» To do
Print all of the data exactly as written.

» Data section
_ _ _ _ _
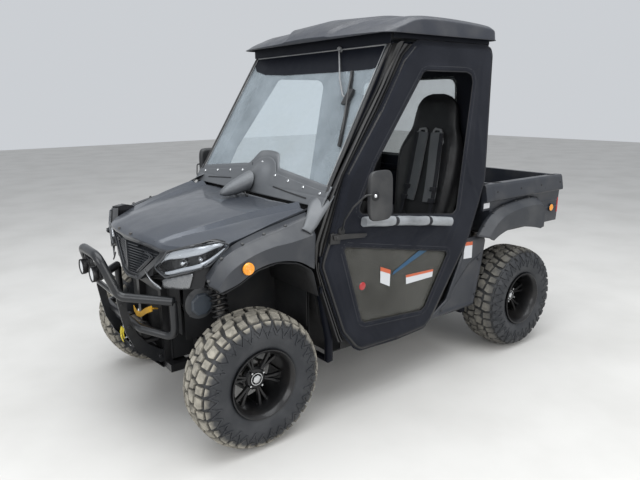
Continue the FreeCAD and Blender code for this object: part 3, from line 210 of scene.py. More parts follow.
screen_clear = clear_sheet("screen_clear", (0.9, 0.93, 0.93), 0.06, 0.34, (0.46, 0.52, 0.57))
vinyl_clear = clear_sheet("vinyl_clear", (0.52, 0.51, 0.47), 0.12, 0.3, (0.24, 0.24, 0.225))
lens_clear = clear_sheet("lens_clear", (0.93, 0.94, 0.95), 0.03, 0.01, (0.3, 0.3, 0.31), 0.12)
lens_red = coated("lens_red", (0.36, 0.012, 0.014), 0.15, 0.0, 0.6, (0.42, 0.03, 0.02))
lens_amber = coated("lens_amber", (0.85, 0.32, 0.02), 0.2, 0.0, 0.6, (0.9, 0.4, 0.05))
lamp_gloss = coated("lamp_gloss", (0.006, 0.006, 0.007), 0.3, 0.0, 0.3, (0.012, 0.012, 0.012))
radiator_core = coated("radiator_core", (0.05, 0.05, 0.05), 0.6, 0.5)
binding_tape = woven("binding_tape", (0.016, 0.017, 0.021), (0.03, 0.03, 0.034), 0.0016, 0.7)
thread_grey = moulded("thread_grey", (0.05, 0.052, 0.06), (0.08, 0.08, 0.085), 0.7)
vinyl_rolled = clear_sheet("vinyl_rolled", (0.7, 0.71, 0.72), 0.14, 0.75, (0.42, 0.44, 0.46))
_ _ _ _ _
» Response for this exercise
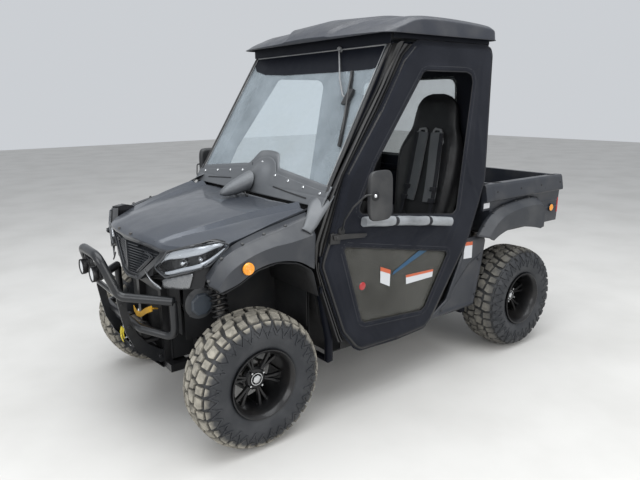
Continue the FreeCAD and Blender code for this object: part 3, from line 210 of scene.py. More parts follow.
screen_clear = clear_sheet("screen_clear", (0.9, 0.93, 0.93), 0.06, 0.34, (0.46, 0.52, 0.57))
vinyl_clear = clear_sheet("vinyl_clear", (0.52, 0.51, 0.47), 0.12, 0.3, (0.24, 0.24, 0.225))
lens_clear = clear_sheet("lens_clear", (0.93, 0.94, 0.95), 0.03, 0.01, (0.3, 0.3, 0.31), 0.12)
lens_red = coated("lens_red", (0.36, 0.012, 0.014), 0.15, 0.0, 0.6, (0.42, 0.03, 0.02))
lens_amber = coated("lens_amber", (0.85, 0.32, 0.02), 0.2, 0.0, 0.6, (0.9, 0.4, 0.05))
lamp_gloss = coated("lamp_gloss", (0.006, 0.006, 0.007), 0.3, 0.0, 0.3, (0.012, 0.012, 0.012))
radiator_core = coated("radiator_core", (0.05, 0.05, 0.05), 0.6, 0.5)
binding_tape = woven("binding_tape", (0.016, 0.017, 0.021), (0.03, 0.03, 0.034), 0.0016, 0.7)
thread_grey = moulded("thread_grey", (0.05, 0.052, 0.06), (0.08, 0.08, 0.085), 0.7)
vinyl_rolled = clear_sheet("vinyl_rolled", (0.7, 0.71, 0.72), 0.14, 0.75, (0.42, 0.44, 0.46))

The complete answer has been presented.